Behind the scenes, however, a group of hackers had already broken into Safe’s system, according to Bybit’s audit of the hack. They had compromised a computer belonging to a Safe developer, a person with knowledge of the matter said, enabling them to plant malicious code to manipulate transactions.
A link sent via Safe invited Mr. Zhou to approve the transfer. It was a ruse. When he signed off, the hackers seized control of the account and stole $1.5 billion in crypto.
The sudden outflows showed up on the blockchain, a public ledger of crypto transactions. Crypto analysts quickly identified the culprit as the Lazarus Group, a hacking syndicate backed by the North Korean government.
That night, Mr.
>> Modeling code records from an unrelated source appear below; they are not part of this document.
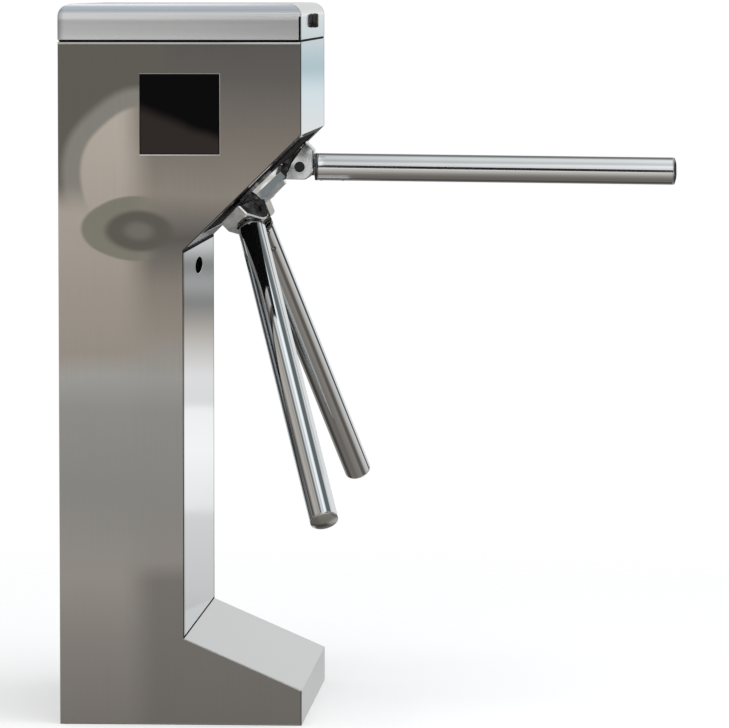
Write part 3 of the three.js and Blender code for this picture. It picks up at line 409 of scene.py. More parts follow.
def put_out(group, shaded, rough, height):
    rough = calculate(group, "MAXIMUM", rough, SMOOTHEST)
    add(group, "NodeGroupOutput", {"Color": shaded, "Roughness": rough, "Height": height})
    print("group", group.name)


grain_group, given = new_group("brushed_grain", [
    ("Grain Scale", "Vector", (600, 600, 6)), ("Grain Depth", "Float", 0.2), ("Cloud Depth", "Float", 0.2),
])
cloud_scale = 4.0
here = position(grain_group)
stretched = add(grain_group, "ShaderNodeMapping", {"Vector": here, "Scale": given["Grain Scale"]}).outputs[0]
scratch = noise(grain_group, stretched, 1.0, 3.0)
cloud = noise(grain_group, here, cloud_scale, 2.0)
scratch_part = around_zero(grain_group, scratch, given["Grain Depth"])
cloud_part = around_zero(grain_group, cloud, given["Cloud Depth"])
both = calculate(grain_group, "ADD", scratch_part, cloud_part)
shaded = scaled(grain_group, given["Color"], calculate(grain_group, "ADD", both, 1.0))
rough = calculate(grain_group, "MULTIPLY_ADD", both, 0.5, given["Roughness"])
put_out(grain_group, shaded, rough, scratch)

# %% [markdown]
# ## Fine unevenness
# Castings, plastic, plating and rubbed chrome aren't scratched one way. They have a fine pebbled skin and, over
# it, patches that hands and cleaning have left a little duller. A second group gives both from round noise. Its
# wave is a slow swell, which a casting's faces keep after tumbling.

# %% Shader group for the skin
skin_group, given = new_group("fine_skin", [
    ("Pebble Scale", "Float", 900.0), ("Patch Scale", "Float", 14.0), ("Patch Depth", "Float", 0.2),
    ("Wave", "Float", 0.0),
])
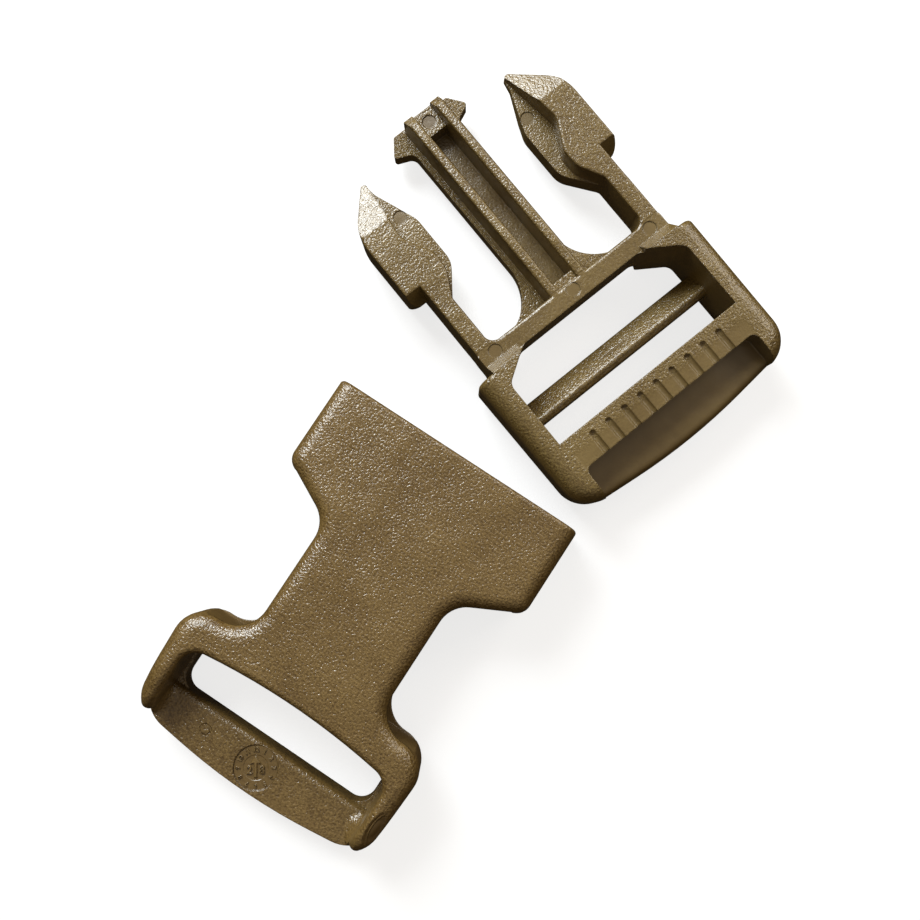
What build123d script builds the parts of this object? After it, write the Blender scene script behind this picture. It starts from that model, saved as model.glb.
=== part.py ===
from build123d import *
from collections import namedtuple
import math
import os

# Side-release buckle for 25 mm webbing, unfastened, its two halves lying apart on a surface.
# Each half is drawn in its own frame: x across, y towards the end that meets the other half, z up.
# The origin of each frame is in the middle of the face where the halves meet when fastened.

# webbing, and what both halves share
webbing_width = 25.0
webbing_clearance = 0.5
buckle_thickness = 8.2
rail_width = 3.05
end_bow_radius = 76.0

# prongs of the plug, measured from the meeting face
prong_length = 27.95
prong_head_width = 7.35
arm_width = 2.15
arm_root_round = 1.3
pivot_reach = 5.6
flex_gap = 0.15
hook_reach = 12.1
hook_step = 2.07
hook_slope_run = 1.45
hook_corner_round = 1.2
notch_round = 0.3
step_height = 2.5
tip_bevel_share = 0.36
tip_bevel_drop = 1.95
prong_edge_round = 0.3

# fit of the plug in the socket
side_wall = 1.6
latch_grip = 1.3
latch_clearance = 0.5
latch_lip = 0.6
waist_clearance = 0.25
window_clearance = 2.45
window_overrun = 0.4
nose_clearance = 0.7
nose_side_clearance = 1.15
slide_clearance = 0.2

# socket: the hollow half with a sewn-in loop
head_shoulder_slope = 27.0
head_corner_round = 1.8
neck_round = 3.4
loop_step_share = 0.47
socket_edge_round = 1.9
mouth_round = 0.45

# loop of the socket, whose top curves down to its end
loop_arm_width = 3.25
loop_taper = 0.75
loop_bow_share = 0.6
loop_corner_round = 4.4
loop_shoulder = 3.4
loop_end_flat = 0.3
loop_fall_run = 9.0
loop_slot_width = 6.45
loop_slot_bow = 1.0
slot_corner_round = 1.9
crossbar_width = 5.8
crossbar_thickness = 2.9
recess_clearance = 0.35
recess_rim_round = 0.8
crossbar_round = 0.8

# sunk disc of the date dial on the crossbar
dial_radius = 2.6
dial_depth = 0.12

# plug: a frame that grips an adjustable strap, with a guide and two prongs in front
frame_bow_share = 0.5
frame_taper = 0.3
frame_corner_round = 3.9
frame_edge_round = 2.2
shoulder_round = 0.55

# opening of the frame: a gap on each side of the middle bar
opening_front = 0.6
bar_gap = 5.4
bar_width = 3.2
strap_gap = 3.05
corner_cut_across = 4.4
corner_cut_along = 2.9
corner_cut_round = 1.4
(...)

Zhou went to Bybit’s Singapore office to manage the crisis. He announced the hack on social media and started a crisis protocol known at the company as P-1, pressing a button to wake up every member of the leadership team
Around 1 a.m., Mr. Zhou appeared on a livestream on X, swigging a Red Bull. He promised customers that Bybit was still solvent.
“Even if this hack loss is not recovered, all of clients assets are 1 to 1 backed,” he said in a post. “We can cover the loss.”
Those assurances were not enough. Within hours, Mr. Zhou said, about half the digital currencies deposited on the platform, or close to $10 billion, had been withdrawn. The crypto market plunged.
To limit the damage, other crypto companies offered to help. Gracy Chen, the chief executive of a rival exchange, Bitget, lent Bybit 40,000 in Ether, or roughly $100 million, without requesting any interest or even collateral.
“We never questioned their ability to pay us back,” Ms. Chen said.
Between crisis meetings, Mr. Zhou provided a running commentary on X. He shared screenshots from a health app, showing his stress levels were surprisingly normal.
“Too focused commanding all the meetings. Forgot to stress,” he wrote. “I think it will come soon when i start to really grasp the concept of losing $1.5B.”
After looting Bybit, the North Korean hackers spread the stolen funds across a vast web of online crypto wallets, a money-laundering strategy that they had also employed after other heists.
“Lazarus Group is on another level,” Haseeb Qureshi, a venture investor, wrote on X after the theft.
Security experts blamed Bybit for putting itself at risk. To authorize the routine transfer that led to the hack, Mr. Zhou said, he used a hardware tool designed by Ledger, the crypto security firm. The device was not in sync with Safe, he said. So he could not use the tool to check the full details of the transaction he was approving, always a risky practice in the crypto world.
“Safe just does not give you the kinds of controls that you would want if you’re going to be frequently making operational transfers,” said Riad Wahby, a computer engineering professor at Carnegie Mellon University and a co-founder of the digital security firm Cubist.
Mr. Zhou said he wished he had taken action sooner to bolster Bybit’s defenses. “There’s a lot of regrets now,” he said. “I should have paid more attention on this area.”
Still, Bybit continued operating after the hack, processing all the withdrawals within 12 hours, Mr. Zhou said. Not long after the breach, he announced on X that the company was moving around another $3 billion in crypto.
“This is planned manoeuvre, FYI,” he wrote. “We are not hacked this time.”